La segunda anécdota se remonta a los primeros años de este milenio. Debido a una fusión entre empresas, en mi nuevo departamento me encontré con una compañera, Susana, que era natural de Bilbao, donde residía su familia. Acudía a pasar el día de Navidad con sus padres y a la vuelta nos trajo al departamento una bolsa de polvorones, que su familia compraba tradicionalmente en una tienda del barrio. No hace falta decir la marca y la verdad que resultaron ser un bocatto di cardinale. Desde entonces, todos los años le encargaba que me trajera un par de docenas. Con el tiempo empezaron a venderlos en dos tiendas de mi pueblo, o es que ya los vendían con anterioridad y yo no me había fijado. No son precisamente baratos, pues a los precios actuales de dos mil dieciséis la unidad se acerca al euro con veinte céntimos. Pero su sabor tan exquisito y diferente a otras marcas más comunes les convierte en un dulce de culto. A pesar del nombre de Felipe II y de la leyenda «exquisitos mantecados escorial» que figura en su envoltorio, nada tienen que ver con ese famoso pueblo de la sierra madrileña, ya que son fabricados en el país vasco español. Hay más información e incluso su posible compra por correo en su página web, donde figura el siguiente texto muy descriptivo:

Podemos así concluir que después de siglos, los mantecados FELIPE II siguen siendo los más distinguidos y deseados. Su tradicional elaboración artesanal, fielmente guardada generación tras generación, los ha hecho merecedores de las más altas recompensas honoríficas, convirtiéndoles en un privilegio y en una leyenda.

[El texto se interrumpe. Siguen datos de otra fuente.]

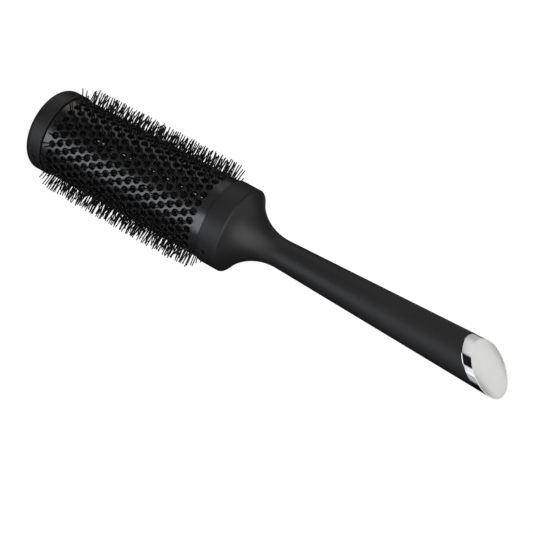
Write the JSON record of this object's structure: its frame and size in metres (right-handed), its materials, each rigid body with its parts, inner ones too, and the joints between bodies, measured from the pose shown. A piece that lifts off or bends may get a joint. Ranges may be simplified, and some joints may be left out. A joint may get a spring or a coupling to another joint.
{
  "type": "round barrel brush",
  "caption": "Round vented hair-styling brush: perforated metal barrel with nylon bristles, black end cap and collar, slim soft-touch handle and a slanted bright metal tail.",
  "frame": {"origin": "centre of the flat outer face of the end cap, on the brush's axis", "axes": "+Z along the brush's axis from the end cap to the handle; the long side of the slanted tail is towards +Y, so the tail plate faces -Y and +Z; the retaining pins lie along X"},
  "size_m": [0.0616, 0.0616, 0.2786],
  "materials": {
    "soft_touch_black": "matte soft-touch",
    "coated_metal": "semi-gloss ceramic-style coating",
    "bristle_nylon": "satin",
    "hub_nylon": "matte",
    "core_plastic": "matte",
    "seal_rubber": "matte",
    "pin_steel": "black oxide",
    "zinc_steel": "zinc plated",
    "chrome": "polished",
    "satin_metal": "satin"
  },
  "bodies": {
    "root": {"end_cap": "soft_touch_black", "cap_seal": "seal_rubber", "cap_pins": "pin_steel", "far_hub": "hub_nylon", "spindle_nut": "zinc_steel", "barrel": "coated_metal", "bristle_comb_01": "bristle_nylon", "bristle_comb_02": "bristle_nylon", "bristle_comb_03": "bristle_nylon", "bristle_comb_04": "bristle_nylon", "bristle_comb_05": "bristle_nylon", "bristle_comb_06": "bristle_nylon", "bristle_comb_07": "bristle_nylon", "bristle_comb_08": "bristle_nylon", "bristle_comb_09": "bristle_nylon", "bristle_comb_10": "bristle_nylon", "bristle_comb_11": "bristle_nylon", "bristle_comb_12": "bristle_nylon", "bristle_comb_13": "bristle_nylon", "bristle_comb_14": "bristle_nylon", "near_hub": "hub_nylon", "spindle": "zinc_steel", "collar": "soft_touch_black", "collar_pins": "pin_steel", "handle_core": "core_plastic", "handle_grip": "soft_touch_black", "tail_plug": "core_plastic", "tail_ferrule": "chrome", "tail_plate": "satin_metal"}
  },
  "joints": []
}
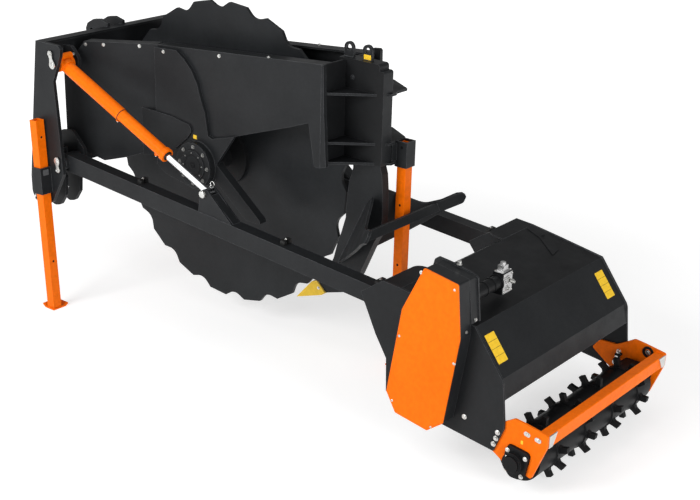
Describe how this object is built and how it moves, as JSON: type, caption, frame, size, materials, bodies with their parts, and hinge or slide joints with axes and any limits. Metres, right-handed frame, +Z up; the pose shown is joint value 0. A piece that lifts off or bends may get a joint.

La tercera anécdota se produjo a principios de los años ochenta del siglo pasado y ocurrió durante un viaje en esta época navideña a visitar las ciudades de Moscú y San Petersburgo, que por aquel entonces se denominaba Leningrado. En aquellos tiempos, los turistas no podían circular libremente siendo obligatorio el seguir las indicaciones de un guía asignado por la agencia oficial rusa de turismo. El grupo de españoles tuvimos mucha suerte con el guía asignado, que respondía al nombre de Todorov. Una gran persona, ya entrado en años, que a pesar del frío y distante carácter soviético llegó a congeniar con el grupo e incluso excederse en sus cometidos con tal de hacer más agradable nuestra estancia. Al final entre todos le hicimos un regalo para su nieta consistente en una muñeca, algo extraordinario y lejano para ellos que no podían acceder a las tiendas especiales para turistas extranjeros y que al grupo, al cambio muy favorable del rublo con la peseta, nos supuso una menudencia. Concretando la anécdota, a los españolitos de aquel grupo se nos hacía difícil lo de llamarle Todorov, por lo que por la ocurrencia de un graciosillo valenciano quedó bautizado cariñosamente con el apodo de “polvorón”.